BANGKOK: Thailand’s government is trying to get a new abbot appointed to head the country’s biggest Buddhist temple, whose former leader is wanted for money laundering, an official said on Thursday.

Police pulled back from a three-week siege of the Dhammakaya temple this month after failing to find Phra Dhammachayo in a search that was frustrated by monks and devotees in one of the biggest challenges to Thailand’s junta since a 2014 coup.

Dhammachayo, 72, is wanted for questioning for suspected money-laundering and on numerous charges of building on land without authorisation.

Thailand’s National Office of Buddhism had proposed to religious authorities that a monk with no affiliation to the temple should now be appointed to lead it, the head of the government office, Pongporn Pramsaneh, told Reuters.

This would help with an investigation into the temple’s assets and in the process of disrobing Dhammachayo, he said.

“The monk in chief should be someone the society can rely on for unbiased action and judgment,” Pongporn said.

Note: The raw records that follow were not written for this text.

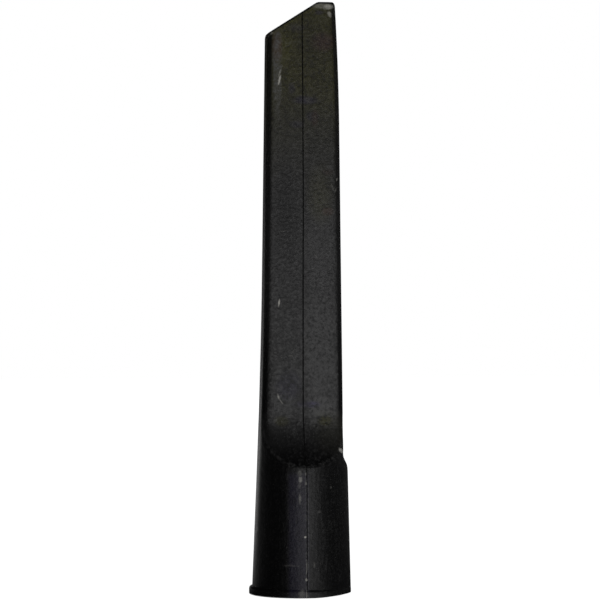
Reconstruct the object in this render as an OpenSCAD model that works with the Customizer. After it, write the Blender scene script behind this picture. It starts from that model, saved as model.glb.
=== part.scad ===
// Vacuum crevice tool: a round socket that grips the end of a wand, drawn out
// into a long flat nozzle with a slanted mouth. One hollow moulding.
// The socket stands on its rim at z = 0, its axis is the Z axis, the wide
// faces look along -Y and +Y, and the mouth slants down towards -X.

/* [Socket] */
// Outside radius of the socket's cone at the rim
socket_r = 19.2; // [18.4:0.1:22]
// Outside radius of the cone at the height where the long side's shoulder ends
neck_r = 17.95; // [17.8:0.05:19]
// Height of the cone up to the foot of the shoulder
socket_h = 48; // [44:1:60]
// Radius of the straight bore that a wand's end slides into
bore_r = 16.1; // [15:0.05:16.2]
// Depth of the straight bore, from the rim to its stop ledge
bore_depth = 38; // [26:1:40]
// Radius of the air way through the stop ledge
throat_r = 14; // [13.6:0.1:14.6]

/* [Rim bead] */
// Outside radius of the bead round the rim
bead_r = 19.73; // [19.6:0.01:20.4]
// Height of the bead
bead_h = 3.2; // [2.6:0.1:5]
// Radius of the bead's upper edge
bead_round = 1.1; // [0.5:0.1:1.2]
// Radius of its lower edge, at the rim
bead_foot_r = 0.4; // [0.2:0.1:1.2]
// Distance from the bore's axis to the bead's centre, towards the mouth's short side, so that the bead fades out on the other side
bead_shift = 0.64; // [0.3:0.01:0.9]

/* [Nozzle] */
// Height of the whole tool, from the rim to the top of the mouth
tool_h = 229; // [190:1:300]
// Width of the nozzle at the top of the scoops, before the flare is added
foot_w = 31; // [30:0.1:33]
// Width of the nozzle at the top of the mouth, before the long side is drawn in
tip_w = 27.5; // [24:0.1:30]
// Thickness of the nozzle at the top of the scoops
foot_d = 14.6; // [12:0.1:17]
// Thickness of the nozzle at the top of the mouth
tip_d = 11.4; // [10:0.1:14]
// Radius of the nozzle's four long edges
edge_r = 2.7; // [2.2:0.1:3.5]
// Wall of the nozzle
wall = 2; // [1.2:0.1:2.2]
// Radius of the air way's four long corners
inner_edge_r = 1; // [0.5:0.1:2]

/* [Sides] */
// Height at which the short side starts to flare out to the socket
flare_z = 125; // [90:1:150]
// Radius of the flare's long curve
flare_r = 2400; // [2000:50:4000]
// Height of the shoulder between the long side and the socket
shoulder_h = 6.2; // [5:0.1:12]
// Distance by which the shoulder's foot runs into the cone
shoulder_seat = 0.3; // [0.1:0.05:0.6]
// Distance by which the long side is drawn in just above the shoulder
waist_w = 0.4; // [0:0.1:0.8]
// Length over which the long side draws in towards the tip
draw_len = 49; // [20:1:80]
// Distance by which the long side is drawn in at the tip
draw_w = 1.2; // [0:0.1:2]

/* [Scoops] */
// Distance from the shoulder's foot up to where the scoops run out into the flat faces
scoop_len = 22; // [18:0.5:30]
// Radius of the scoops on both wide faces
scoop_r = 24; // [22:0.5:32]

/* [Mouth] */
// Slant of the mouth, as the angle between its edge and the level
mouth_angle = 32.4; // [10:0.1:45]
// Distance from the nozzle's centre plane to the point where the slant meets the level top
mouth_top_x = 5.7; // [2:0.1:9]
// Radius of the rounded corner at the mouth's low end
low_corner_r = 1.7; // [1:0.1:4]
// Radius of the rounded corner at the mouth's high end
high_corner_r = 1.3; // [0.6:0.1:2]

/* [Parting line] */
// Width of the fine groove that the mould leaves down both wide sides
seam_w = 0.5; // [0.3:0.05:0.8]
// Depth of that groove
seam_d = 0.2; // [0.1:0.05:0.3]

/* [Finish] */
// Colour of the plastic
plastic_colour = "#29292b"; // ["#29292b":black, "#5a5c5f":grey]

/* [Hidden] */
$fn = 96;

// Steps round one corner, along the scoop, and along each long stretch
corner_steps = 8;
scoop_steps = 24;
scoop_angle = 74;
// Angle by which the arcs of the mouth's corners stop short of the nozzle's sides
corner_open = 8;
side_steps = 6;
mouth_steps = 8;
funnel_steps = 14;
// Share of the air way's half thickness that its rounded corners may take up
round_share = 0.97;
// Overrun of every cut past the face that it opens
cut = 1;
// Half of a solid big enough to cover the socket all round
blank_r = max(socket_r, bead_r + bead_shift) + scoop_r / 4;

scoop_z = socket_h + scoop_len;
shoulder_z = socket_h + shoulder_h;
draw_z = tool_h - draw_len;
scoop_foot_z = scoop_z - scoop_r * sin(scoop_angle);
clear_z = scoop_z + 2 * edge_r;
slant = tan(mouth_angle);

// Value between a and b at share s
function mix(a, b, s) = a + (b - a) * s;
// Share of the way from a to b, held between 0 and 1
function way(z, a, b) = min(1, max(0, (z - a) / (b - a)));
// The same with a soft start and end
function ease(s) = s * s * (3 - 2 * s);

// Outside radius of the cone at height z
function cone_r(z) = mix(socket_r, neck_r, z / socket_h);
// Half width that both sides would have if they ran straight
function straight_w(z) = mix(foot_w, tip_w, (z - scoop_z) / (tool_h - scoop_z)) / 2;
// Half width on the mouth's short side, with its long flare down to the rim
function short_w(z) = straight_w(z) + pow(max(0, flare_z - z), 2) / flare_r / 2;
// Half width on the long side, with its shoulder, its waist and its drawn-in tip
function long_w(z) =
    z < socket_h - cut ? blank_r :
    mix(straight_w(z) - waist_w * way(z, scoop_z, shoulder_z), neck_r + shoulder_seat, ease(way(z, shoulder_z, socket_h)))
    - draw_w * pow(way(z, draw_z, tool_h), 2);
// Half thickness of the flat faces, and of the scoops below them
function flat_t(z) = mix(foot_d, tip_d, (z - scoop_z) / (tool_h - scoop_z)) / 2;
function scoop_t(z, r) = foot_d / 2 + scoop_r - sqrt(max(0, r * r - pow(scoop_z - z, 2)));
function outer_t(z) =
    z >= scoop_z ? flat_t(z) :
    z < scoop_foot_z ? blank_r :
    min(blank_r, scoop_t(z, scoop_r));

// Height of the air way's round throat, where the scoops' offset meets it
funnel_z = scoop_z - sqrt(pow(scoop_r + wall, 2) - pow(foot_d / 2 + scoop_r - throat_r, 2));
function funnel_share(z) = way(z, funnel_z, scoop_z);
function inner_t(z) =
    z >= scoop_z ? flat_t(z) - wall :
    z <= funnel_z ? throat_r :
    scoop_t(z, scoop_r + wall);
function inner_w(z, side_w) = mix(throat_r, side_w - wall, ease(funnel_share(z)));
function inner_r(z) = min(round_share * inner_t(z), mix(round_share * throat_r, inner_edge_r, funnel_share(z)));

// One corner of a section: its arc of points from angle a0, a quarter turn on
function corner(x, y, r, a0) = [
    for (i = [0:corner_steps]) let (a = a0 + i * 90 / corner_steps) [x + r * cos(a), y + r * sin(a)]
];
// A rounded section from -w0 to w1 and from -t to t, with a fine notch at the middle of both wide sides
function section(w0, w1, t, r, notch_w, notch_d) = concat(
    corner(w1 - r, t - r, r, 0),
    notch_w > 0 ? [[notch_w / 2, t], [0, t - notch_d], [-notch_w / 2, t]] : [],
    corner(-w0 + r, t - r, r, 90),
    corner(-w0 + r, -t + r, r, 180),
    notch_w > 0 ? [[-notch_w / 2, -t], [0, -t + notch_d], [notch_w / 2, -t]] : [],
    corner(w1 - r, -t + r, r, 270)
);

// A closed solid through sections of equally many points, lowest first
module loft(sections, heights) {
    n = len(sections[0]);
    top = len(heights) - 1;
    polyhedron(
        points = [for (k = [0:top]) for (p = sections[k]) [p[0], p[1], heights[k]]],
        faces = concat(
            [[for (i = [0:n - 1]) i]],
            [for (k = [0:top - 1]) for (i = [0:n - 1]) let (j = (i + 1) % n) [k * n + i, (k + 1) * n + i, (k + 1) * n + j]],
            [for (k = [0:top - 1]) for (i = [0:n - 1]) let (j = (i + 1) % n) [k * n + i, (k + 1) * n + j, k * n + j]],
            [[for (i = [0:n - 1]) top * n + n - 1 - i]]
        ),
        convexity = 6
    );
}

// Outer form of the nozzle, opened out below the scoops so that the cone shows there
module nozzle_form() {
    heights = concat(
        [for (i = [0:side_steps - 1]) mix(-cut, scoop_foot_z - cut, i / side_steps)],
        [scoop_foot_z - cut / 2],
        [for (i = [0:scoop_steps]) scoop_z - scoop_r * sin(scoop_angle * (1 - i / scoop_steps))],
        [for (i = [1:side_steps]) mix(scoop_z, flare_z, i / side_steps)],
        [for (i = [0:side_steps]) mix(draw_z, tool_h, i / side_steps)],
        [tool_h + cut]
    );
    loft([for (z = heights) section(short_w(z), long_w(z), outer_t(z), edge_r, seam_w, seam_d)], heights);
}

// Cone of the socket, opened out above the scoops to hold the whole nozzle
module socket_form() {
    rotate_extrude()
        polygon([[0, 0], [socket_r, 0], [neck_r, socket_h], [cone_r(clear_z), clear_z],
            [blank_r, clear_z], [blank_r, tool_h + 2 * cut], [0, tool_h + 2 * cut]]);
}

// Bead round the rim, with its centre off the axis
module bead() {
    top_z = bead_h - bead_round;
    translate([-bead_shift, 0, 0])
        rotate_extrude() {
            square([bead_r - bead_round, bead_h]);
            square([bead_r - bead_foot_r, top_z]);
            translate([0, bead_foot_r]) square([bead_r, top_z - bead_foot_r]);
            for (edge = [[bead_foot_r, bead_foot_r], [bead_round, top_z]])
                translate([bead_r - edge[0], edge[1]]) intersection() {
                    circle(r = edge[0], $fn = 48);
                    translate([-edge[0] / 2, -edge[0]]) square([2 * edge[0], 2 * edge[0]]);
                }
        }
}

// Air way: a round throat above the stop ledge, then a funnel into the flat passage
module air_way() {
    heights = concat(
        [bore_depth - cut],
        [for (i = [0:funnel_steps]) mix(funnel_z, scoop_z, i / funnel_steps)],
        [for (i = [0:side_steps]) mix(draw_z, tool_h, i / side_steps)],
        [tool_h + 2 * cut]
    );
    loft([for (z = heights) section(
        inner_w(z, straight_w(z)), inner_w(z, z > scoop_z ? long_w(z) : straight_w(z)),
        inner_t(z), inner_r(z), 0, 0)], heights);
}

// Everything above the slanted mouth, with a rounded corner at each end
module mouth_cut() {
    low_x = -short_w(tool_h) + low_corner_r;
    line_z = tool_h - (mouth_top_x - low_x) * slant;
    low_z = line_z - low_corner_r / cos(mouth_angle);
    high_x = long_w(tool_h) - high_corner_r;
    high_z = tool_h - high_corner_r;
    rotate([90, 0, 0]) linear_extrude(height = 2 * blank_r, center = true) polygon(concat(
        [[-blank_r, tool_h + 3 * cut], [-blank_r, low_z]],
        [for (i = [0:mouth_steps]) let (a = mix(180 - corner_open, 90 + mouth_angle, i / mouth_steps))
            [low_x + low_corner_r * cos(a), low_z + low_corner_r * sin(a)]],
        [[mouth_top_x, tool_h]],
        [for (i = [0:mouth_steps]) let (a = mix(90, corner_open, i / mouth_steps))
            [high_x + high_corner_r * cos(a), high_z + high_corner_r * sin(a)]],
        [[blank_r, high_z], [blank_r, tool_h + 3 * cut]]
    ));
}

// Fine groove along a straight line of the socket's outside, leaning in by an angle over a height
module groove(r, lean, low_z, high_z) {
    half_w = seam_w * (seam_d + cut) / seam_d / 2;
    for (a = [0, 180]) rotate([0, 0, a])
        translate([0, -r, 0]) rotate([-lean, 0, 0]) translate([0, 0, low_z])
            linear_extrude(height = high_z - low_z)
                polygon([[-half_w, -cut], [0, seam_d], [half_w, -cut]]);
}
// The parting line's grooves on the cone and over the bead
module socket_seam() {
    groove(socket_r, atan((socket_r - neck_r) / socket_h), bead_h, clear_z);
    groove(sqrt(pow(bead_r, 2) - pow(bead_shift, 2)), 0, -cut, bead_h - bead_round / 2);
}

module crevice_tool() {
    color(plastic_colour) difference() {
        union() {
            intersection() {
                socket_form();
                nozzle_form();
            }
            bead();
        }
        cylinder(r = bore_r, h = 2 * bore_depth, center = true);
        air_way();
        mouth_cut();
        socket_seam();
    }
}

crevice_tool();
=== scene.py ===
"""Looks of a moulded vacuum crevice tool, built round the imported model.

Lengths are millimetres in the tool's classes and metres in the studio. The tool
stands on its socket's rim at z = 0, its wide faces look along -Y and +Y, and
its mouth slants down towards -X.
"""

import logging
import math
from dataclasses import dataclass, field
from enum import Enum
from typing import Any, Mapping, Sequence

import bpy
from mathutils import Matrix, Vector

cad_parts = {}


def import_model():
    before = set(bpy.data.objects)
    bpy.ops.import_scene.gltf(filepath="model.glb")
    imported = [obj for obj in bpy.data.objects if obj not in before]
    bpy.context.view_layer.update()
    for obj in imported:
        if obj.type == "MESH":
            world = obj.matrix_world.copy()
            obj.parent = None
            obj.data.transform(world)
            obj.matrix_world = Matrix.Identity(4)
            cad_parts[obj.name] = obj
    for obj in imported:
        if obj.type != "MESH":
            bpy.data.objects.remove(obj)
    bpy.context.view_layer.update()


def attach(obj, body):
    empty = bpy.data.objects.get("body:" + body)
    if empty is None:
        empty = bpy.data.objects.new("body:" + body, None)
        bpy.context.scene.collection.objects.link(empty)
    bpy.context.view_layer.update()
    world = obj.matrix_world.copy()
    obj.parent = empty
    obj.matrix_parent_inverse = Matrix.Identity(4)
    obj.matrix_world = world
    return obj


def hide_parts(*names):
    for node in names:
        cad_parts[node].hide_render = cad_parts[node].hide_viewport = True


LOG = logging.getLogger("crevice_tool")
MM = 0.001
Span = tuple[float, float]
Colour = tuple[float, float, float]
Point = tuple[float, float, float]
WHITE = (1.0, 1.0, 1.0)
QUARTER = math.pi / 2
# Stands for a point that is nowhere near the parting line
FAR = 99.0


class Maths(Enum):
    """Operations of the Math node that the shader maths uses."""

    ADD = "ADD"
    SUBTRACT = "SUBTRACT"
    MULTIPLY = "MULTIPLY"
    DIVIDE = "DIVIDE"
    POWER = "POWER"
    MINIMUM = "MINIMUM"
    MAXIMUM = "MAXIMUM"
    ABSOLUTE = "ABSOLUTE"
    ANGLE = "ARCTAN2"


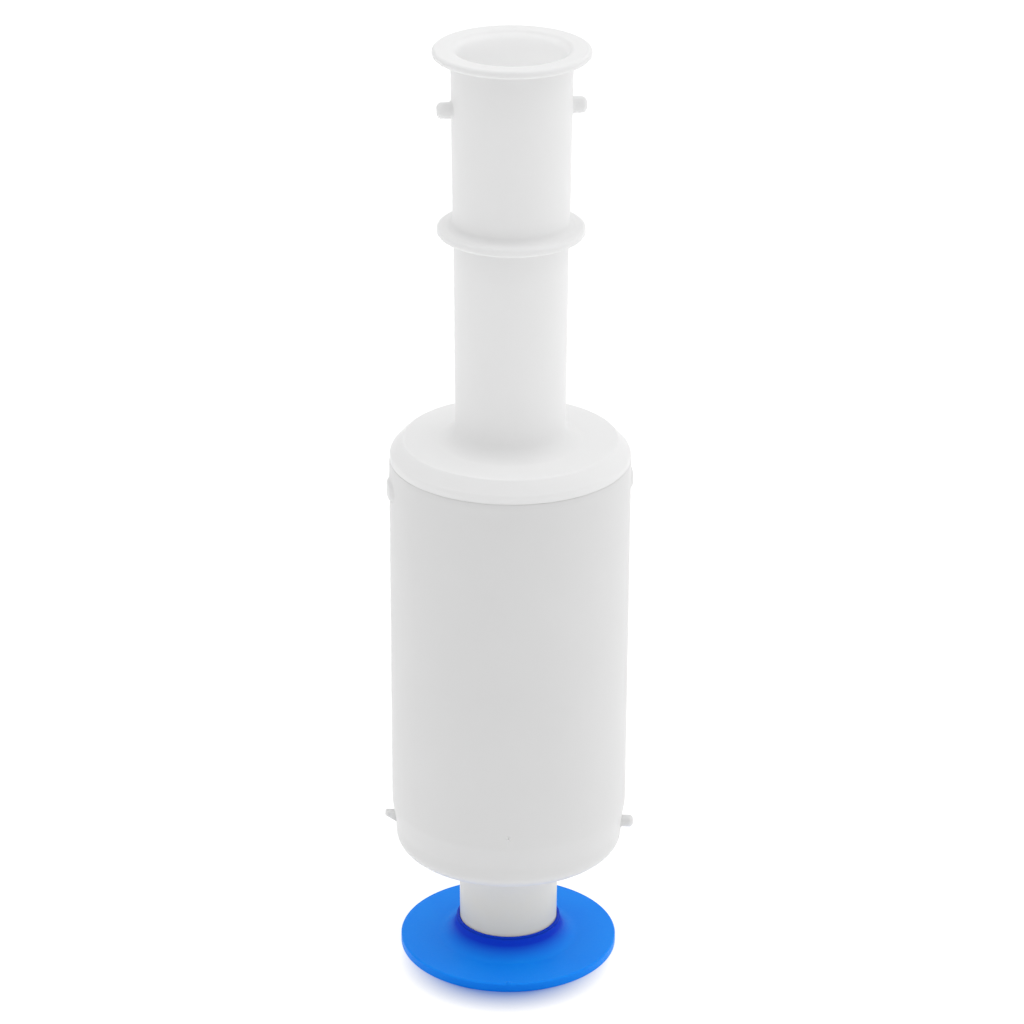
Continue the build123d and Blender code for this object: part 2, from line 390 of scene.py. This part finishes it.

The proposal on changing the leadership was made to the most senior monk in the Pathum Thani province, where the temple is located.

The temple’s current acting abbot is Dhammachayo’s deputy, Phra Dattajivo, but police last week said they were investigating him for using temple money in stock dealing.

The temple said the accusation was “fake news” and that none of its money had gone into stocks.

The Dhammayaka temple, nearly 10 times the size of the Vatican City, dwarfs Thailand’s other temples in wealth as well as size. It claims millions of followers, although still a small minority of Thai Buddhists.

Traditionalist Buddhists accuse the temple of commercialism, though it says it is just as dedicated to Theravada Buddhism as them and its money is only to do good works.

Pongporn said the Buddhist governing body in Pathum Thani province would convene to inspect the Dhammakaya temple’s financial records at the end of the month.